AI: Okay, let me search through all of his posts to find the most similar sentences to start with before generating the soy sauce post. This is what I find.

fatty tuna on the right (all from the same fish). Interestingly, in the doc, Jiro says that the fattier pieces are simple and predictable and though most people like them the most, it’s actually the lean tuna where the subtle sophisticated flavor specific to that particular tuna comes out.

Tuna? Not bad. It is related to soy sauce. This message is cited from Tim Urban’s Japan, and How I Failed to Figure it Out.

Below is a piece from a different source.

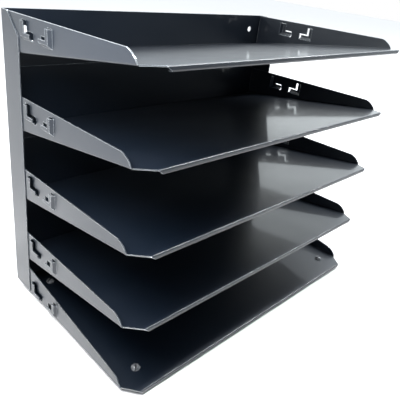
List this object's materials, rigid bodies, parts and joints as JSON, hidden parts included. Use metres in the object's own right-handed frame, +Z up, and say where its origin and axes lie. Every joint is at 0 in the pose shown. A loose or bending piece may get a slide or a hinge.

How does AI do it? It’s using a similarity search called Faiss. Let me quickly explain to you.

What is Faiss?

Faiss (Facebook AI Similarity Search) is a method for similarity search. With Faiss, you can search for the most similar content that Tim has written related to your new topic. To put it technically: Given a set of vectors, we can index them using Faiss. Then, using another vector (the query vector), we can search for the most similar vectors within the index.

Let me explain it in simple terms.

Before using Faiss for your search, you will need to convert all the waitbutwhy writing into vectors so the computer can understand it. Next, you will ask a sample question: Can you generate writing about soy sauce in Tim Urban’s style?

Faiss will then search for the most similar context from waitbutwhy based on your query. How does Faiss do it? There are three popular ways, IndexFlatL2, Partitioning The Index, and Quantization.

Check everything — IndexFlatL2

IndexFlatL2 is basically checking the distance between your query with all other vectors, meaning that you are checking “writing about soy sauce” with all the sentences in waitbutwhy. Since you are checking everything, the result is the most accurate, and simple, but slow.

L2 distance calculation between a query vector xq and our indexed vectors (shown as y)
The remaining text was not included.